■ Your instructions: Copy each line exactly. Leave nothing out.
+++ Recorded information
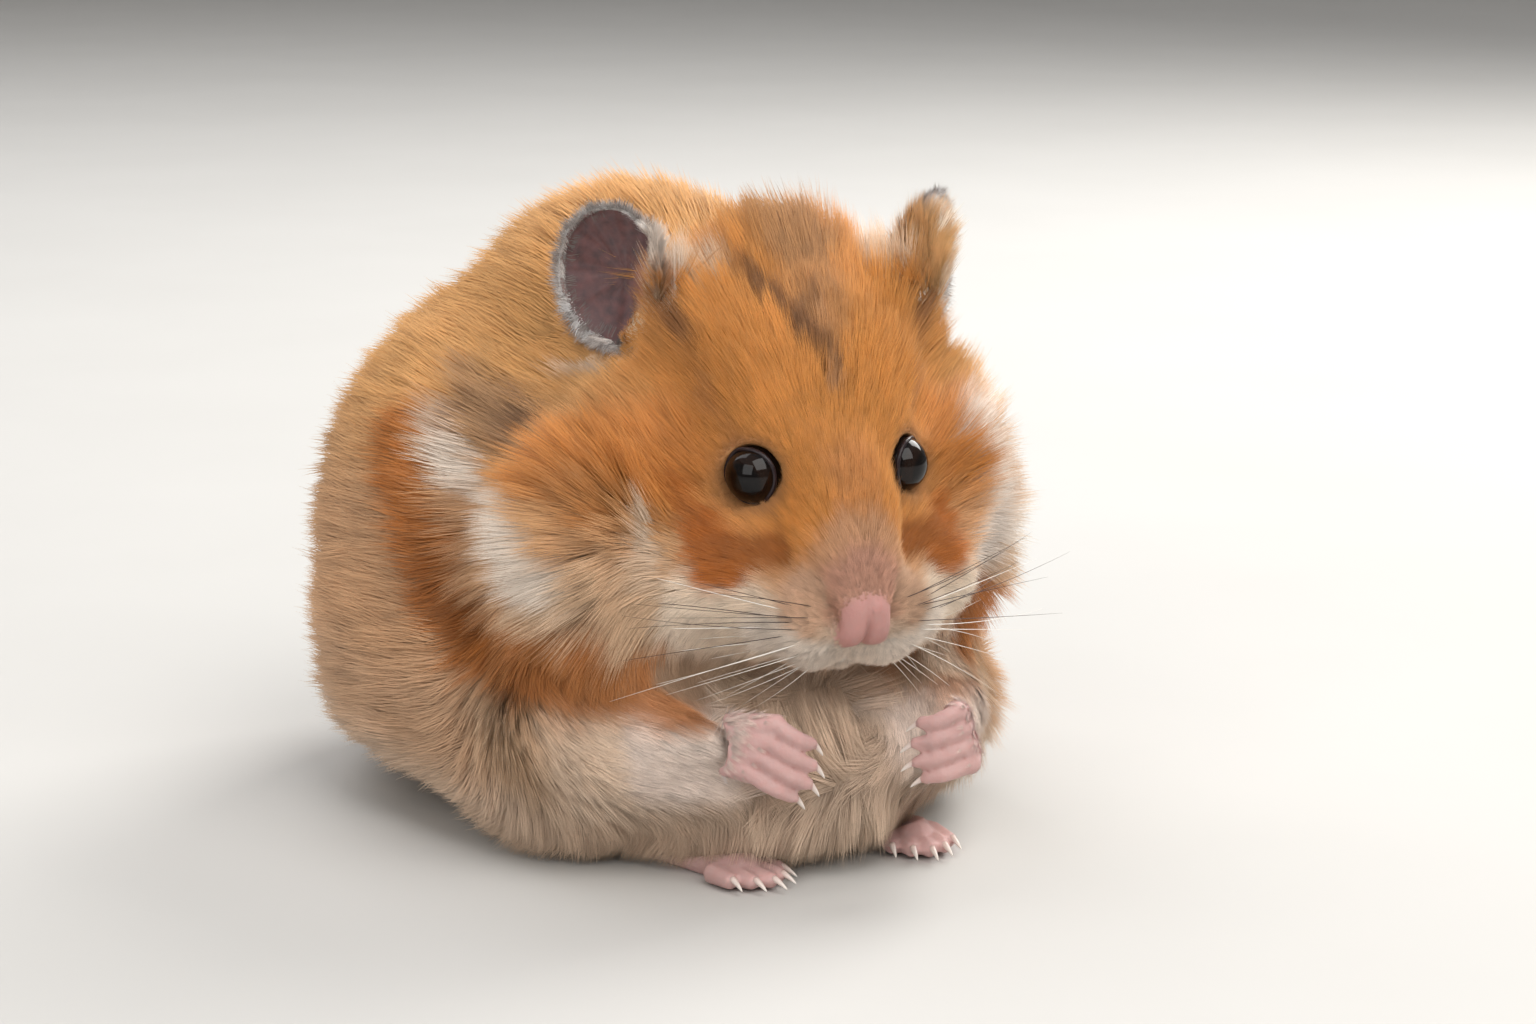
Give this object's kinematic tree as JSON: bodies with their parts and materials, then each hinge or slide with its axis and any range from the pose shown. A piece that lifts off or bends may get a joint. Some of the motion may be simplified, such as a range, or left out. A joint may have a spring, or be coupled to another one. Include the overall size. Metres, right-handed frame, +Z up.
{
  "type": "syrian hamster model",
  "caption": "Still, life-size model of a golden Syrian hamster sitting up on its rump, head turned and lowered, forepaws held together before its chest.",
  "frame": {"origin": "on the floor, under the middle of the model's bounding box", "axes": "+Z up from the floor; the trunk faces -Y, so the tail is towards +Y; +X is the animal's left"},
  "size_m": [0.083, 0.1136, 0.0787],
  "materials": {
    "golden_coat": "soft golden-orange fur",
    "sandy_coat": "soft sandy fur",
    "ear_skin": "thin matt skin with fine down",
    "bare_skin": "soft matt pink skin",
    "eye": "polished, wet-looking black"
  },
  "bodies": {
    "root": {"ear_left": "ear_skin", "ear_right": "ear_skin", "eye_left": "eye", "eye_right": "eye", "foreleg_left": "golden_coat", "foreleg_right": "golden_coat", "forepaw_left": "bare_skin", "forepaw_right": "bare_skin", "head": "golden_coat", "hindfoot_left": "bare_skin", "hindfoot_right": "bare_skin", "hindleg_left": "sandy_coat", "hindleg_right": "sandy_coat", "neck": "golden_coat", "tail": "bare_skin", "trunk": "sandy_coat"}
  },
  "joints": []
}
++++++
■ Exercise answer:
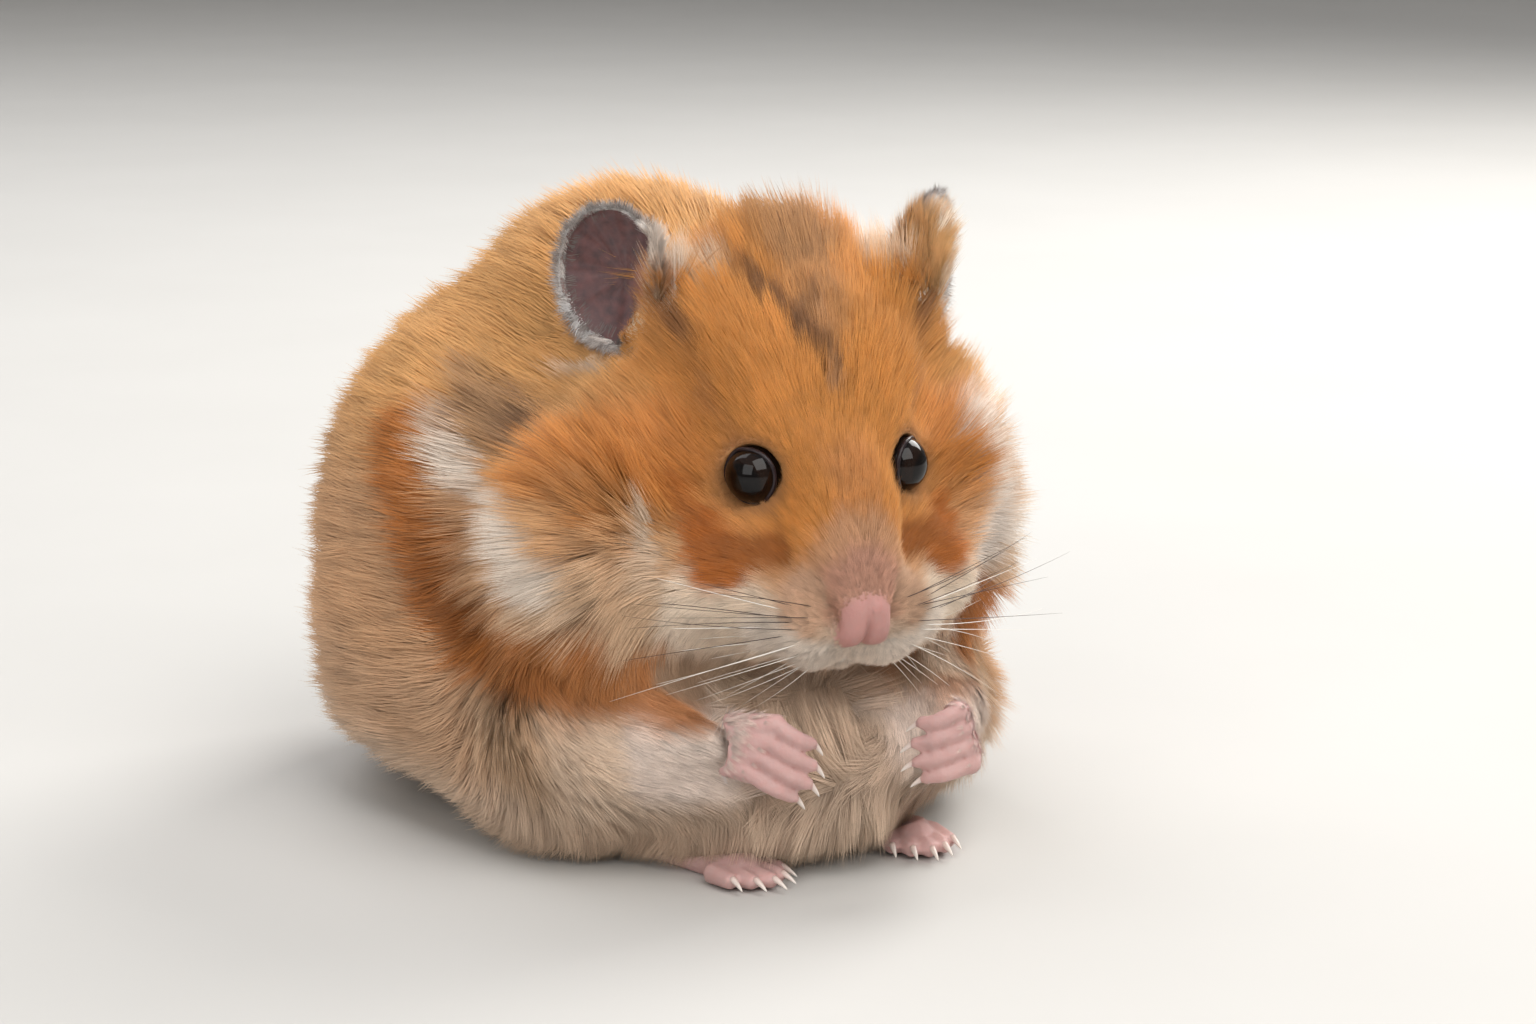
Give this object's kinematic tree as JSON: bodies with their parts and materials, then each hinge or slide with its axis and any range from the pose shown. A piece that lifts off or bends may get a joint. Some of the motion may be simplified, such as a range, or left out. A joint may have a spring, or be coupled to another one. Include the overall size. Metres, right-handed frame, +Z up.
{
  "type": "syrian hamster model",
  "caption": "Still, life-size model of a golden Syrian hamster sitting up on its rump, head turned and lowered, forepaws held together before its chest.",
  "frame": {"origin": "on the floor, under the middle of the model's bounding box", "axes": "+Z up from the floor; the trunk faces -Y, so the tail is towards +Y; +X is the animal's left"},
  "size_m": [0.083, 0.1136, 0.0787],
  "materials": {
    "golden_coat": "soft golden-orange fur",
    "sandy_coat": "soft sandy fur",
    "ear_skin": "thin matt skin with fine down",
    "bare_skin": "soft matt pink skin",
    "eye": "polished, wet-looking black"
  },
  "bodies": {
    "root": {"ear_left": "ear_skin", "ear_right": "ear_skin", "eye_left": "eye", "eye_right": "eye", "foreleg_left": "golden_coat", "foreleg_right": "golden_coat", "forepaw_left": "bare_skin", "forepaw_right": "bare_skin", "head": "golden_coat", "hindfoot_left": "bare_skin", "hindfoot_right": "bare_skin", "hindleg_left": "sandy_coat", "hindleg_right": "sandy_coat", "neck": "golden_coat", "tail": "bare_skin", "trunk": "sandy_coat"}
  },
  "joints": []
}